Data segment:
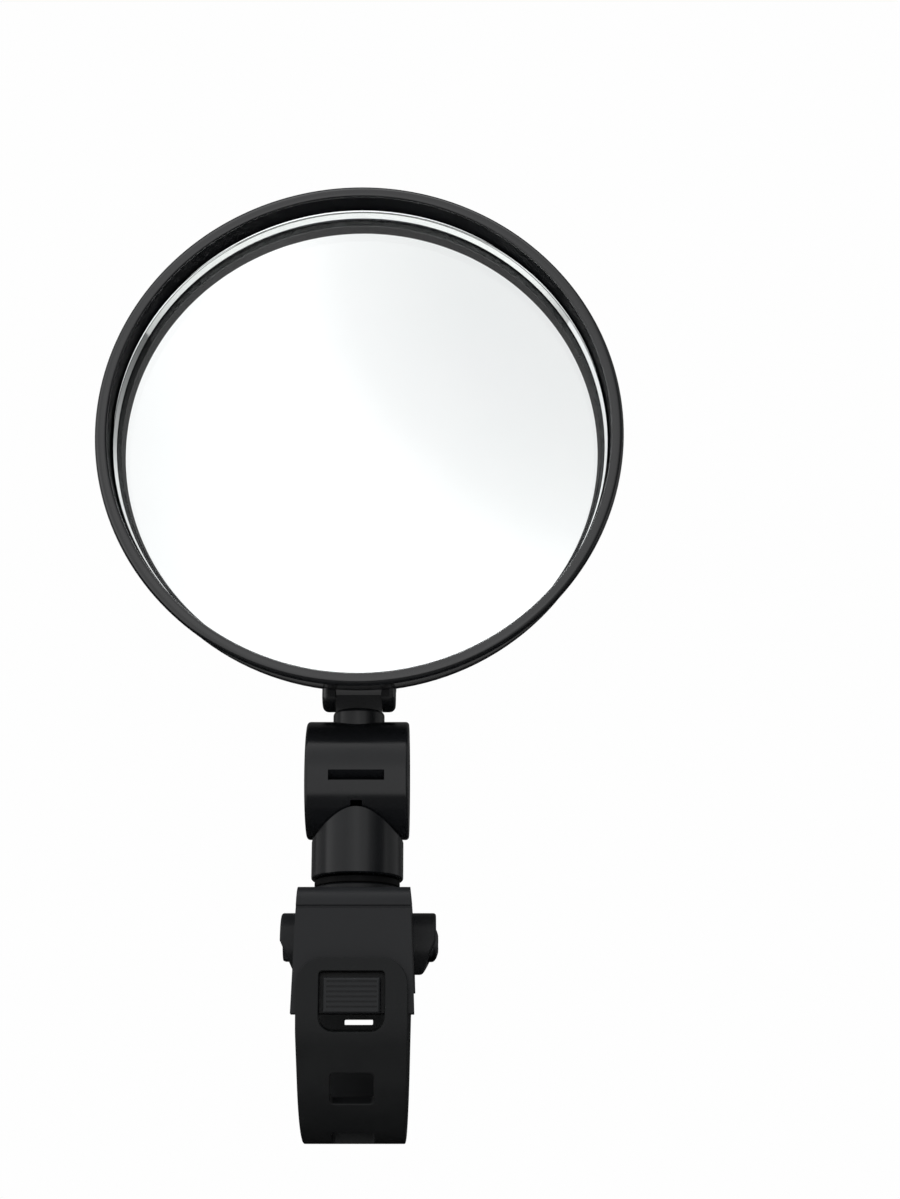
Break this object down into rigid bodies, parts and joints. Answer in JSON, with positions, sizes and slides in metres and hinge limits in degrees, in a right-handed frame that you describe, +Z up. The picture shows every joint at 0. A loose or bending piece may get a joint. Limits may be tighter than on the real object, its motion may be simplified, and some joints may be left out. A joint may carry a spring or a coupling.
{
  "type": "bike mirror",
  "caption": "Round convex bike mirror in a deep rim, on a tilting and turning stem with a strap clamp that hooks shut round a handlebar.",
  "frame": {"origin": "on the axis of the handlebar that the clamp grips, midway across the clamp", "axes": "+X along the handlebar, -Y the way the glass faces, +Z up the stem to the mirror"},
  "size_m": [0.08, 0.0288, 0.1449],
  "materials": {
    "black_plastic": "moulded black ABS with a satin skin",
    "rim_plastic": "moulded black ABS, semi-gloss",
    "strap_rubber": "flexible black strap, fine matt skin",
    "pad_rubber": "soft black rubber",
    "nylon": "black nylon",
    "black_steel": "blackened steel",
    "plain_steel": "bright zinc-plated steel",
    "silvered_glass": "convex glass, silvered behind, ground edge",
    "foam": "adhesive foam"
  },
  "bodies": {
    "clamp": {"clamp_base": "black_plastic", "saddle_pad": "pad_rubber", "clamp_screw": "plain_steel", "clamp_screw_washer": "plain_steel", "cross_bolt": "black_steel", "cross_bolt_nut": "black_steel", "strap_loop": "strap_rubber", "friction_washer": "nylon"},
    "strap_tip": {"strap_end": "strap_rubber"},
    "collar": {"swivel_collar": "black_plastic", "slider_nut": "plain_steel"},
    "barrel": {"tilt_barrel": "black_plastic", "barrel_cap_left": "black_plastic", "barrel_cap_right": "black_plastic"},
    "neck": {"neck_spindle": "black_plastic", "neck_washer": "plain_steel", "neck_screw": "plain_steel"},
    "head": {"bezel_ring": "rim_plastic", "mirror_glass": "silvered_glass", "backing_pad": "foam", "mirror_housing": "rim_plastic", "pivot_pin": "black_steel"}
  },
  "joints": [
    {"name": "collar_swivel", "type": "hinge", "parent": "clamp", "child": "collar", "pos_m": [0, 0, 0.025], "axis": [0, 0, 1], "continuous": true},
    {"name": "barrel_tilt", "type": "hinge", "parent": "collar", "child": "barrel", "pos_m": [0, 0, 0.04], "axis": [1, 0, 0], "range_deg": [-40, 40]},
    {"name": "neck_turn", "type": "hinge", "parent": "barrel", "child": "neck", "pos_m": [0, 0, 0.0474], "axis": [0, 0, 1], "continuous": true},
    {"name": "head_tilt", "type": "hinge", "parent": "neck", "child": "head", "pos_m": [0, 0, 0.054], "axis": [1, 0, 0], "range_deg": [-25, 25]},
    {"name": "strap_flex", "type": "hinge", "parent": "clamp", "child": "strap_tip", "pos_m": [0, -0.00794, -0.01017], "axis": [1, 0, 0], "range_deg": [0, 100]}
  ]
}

Problem to work on:
Go through the material above line by line and copy it exactly.

Response:
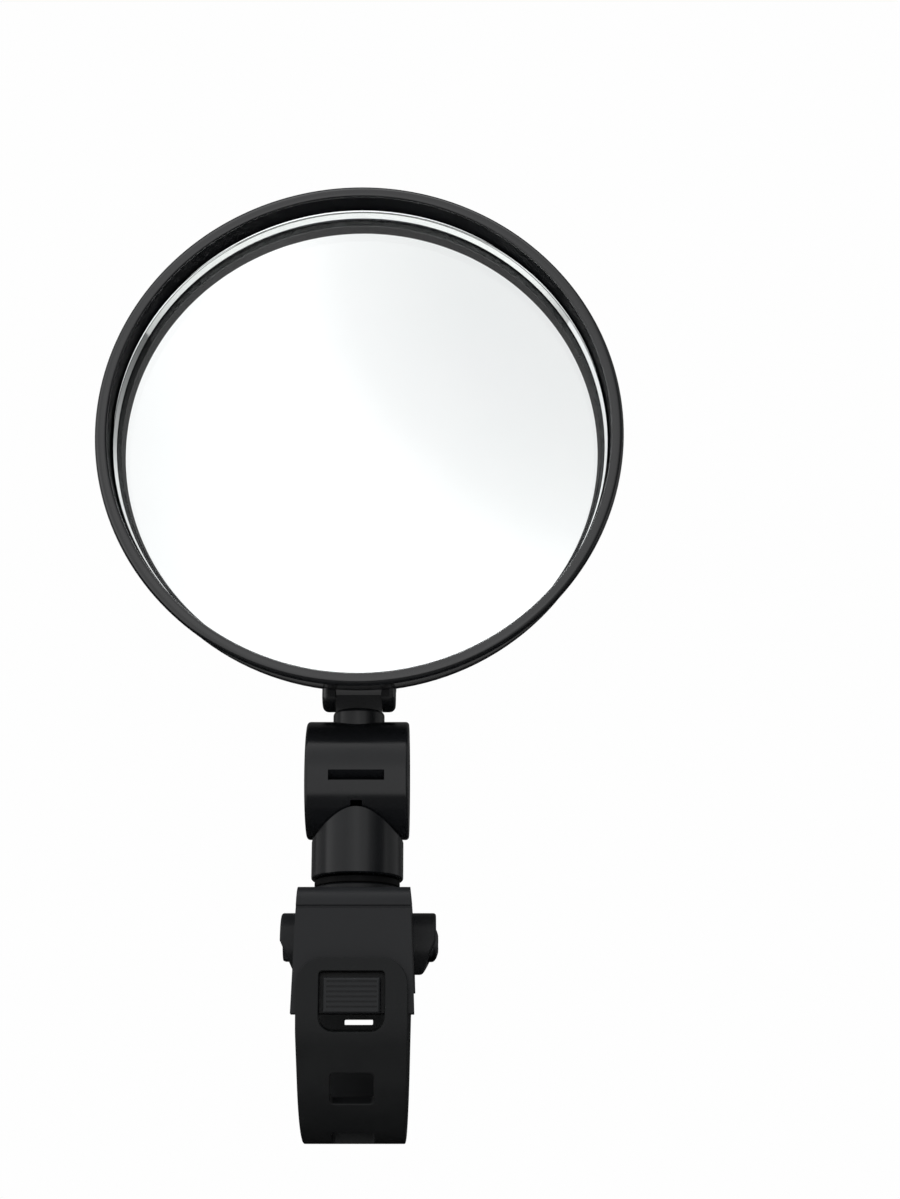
Break this object down into rigid bodies, parts and joints. Answer in JSON, with positions, sizes and slides in metres and hinge limits in degrees, in a right-handed frame that you describe, +Z up. The picture shows every joint at 0. A loose or bending piece may get a joint. Limits may be tighter than on the real object, its motion may be simplified, and some joints may be left out. A joint may carry a spring or a coupling.
{
  "type": "bike mirror",
  "caption": "Round convex bike mirror in a deep rim, on a tilting and turning stem with a strap clamp that hooks shut round a handlebar.",
  "frame": {"origin": "on the axis of the handlebar that the clamp grips, midway across the clamp", "axes": "+X along the handlebar, -Y the way the glass faces, +Z up the stem to the mirror"},
  "size_m": [0.08, 0.0288, 0.1449],
  "materials": {
    "black_plastic": "moulded black ABS with a satin skin",
    "rim_plastic": "moulded black ABS, semi-gloss",
    "strap_rubber": "flexible black strap, fine matt skin",
    "pad_rubber": "soft black rubber",
    "nylon": "black nylon",
    "black_steel": "blackened steel",
    "plain_steel": "bright zinc-plated steel",
    "silvered_glass": "convex glass, silvered behind, ground edge",
    "foam": "adhesive foam"
  },
  "bodies": {
    "clamp": {"clamp_base": "black_plastic", "saddle_pad": "pad_rubber", "clamp_screw": "plain_steel", "clamp_screw_washer": "plain_steel", "cross_bolt": "black_steel", "cross_bolt_nut": "black_steel", "strap_loop": "strap_rubber", "friction_washer": "nylon"},
    "strap_tip": {"strap_end": "strap_rubber"},
    "collar": {"swivel_collar": "black_plastic", "slider_nut": "plain_steel"},
    "barrel": {"tilt_barrel": "black_plastic", "barrel_cap_left": "black_plastic", "barrel_cap_right": "black_plastic"},
    "neck": {"neck_spindle": "black_plastic", "neck_washer": "plain_steel", "neck_screw": "plain_steel"},
    "head": {"bezel_ring": "rim_plastic", "mirror_glass": "silvered_glass", "backing_pad": "foam", "mirror_housing": "rim_plastic", "pivot_pin": "black_steel"}
  },
  "joints": [
    {"name": "collar_swivel", "type": "hinge", "parent": "clamp", "child": "collar", "pos_m": [0, 0, 0.025], "axis": [0, 0, 1], "continuous": true},
    {"name": "barrel_tilt", "type": "hinge", "parent": "collar", "child": "barrel", "pos_m": [0, 0, 0.04], "axis": [1, 0, 0], "range_deg": [-40, 40]},
    {"name": "neck_turn", "type": "hinge", "parent": "barrel", "child": "neck", "pos_m": [0, 0, 0.0474], "axis": [0, 0, 1], "continuous": true},
    {"name": "head_tilt", "type": "hinge", "parent": "neck", "child": "head", "pos_m": [0, 0, 0.054], "axis": [1, 0, 0], "range_deg": [-25, 25]},
    {"name": "strap_flex", "type": "hinge", "parent": "clamp", "child": "strap_tip", "pos_m": [0, -0.00794, -0.01017], "axis": [1, 0, 0], "range_deg": [0, 100]}
  ]
}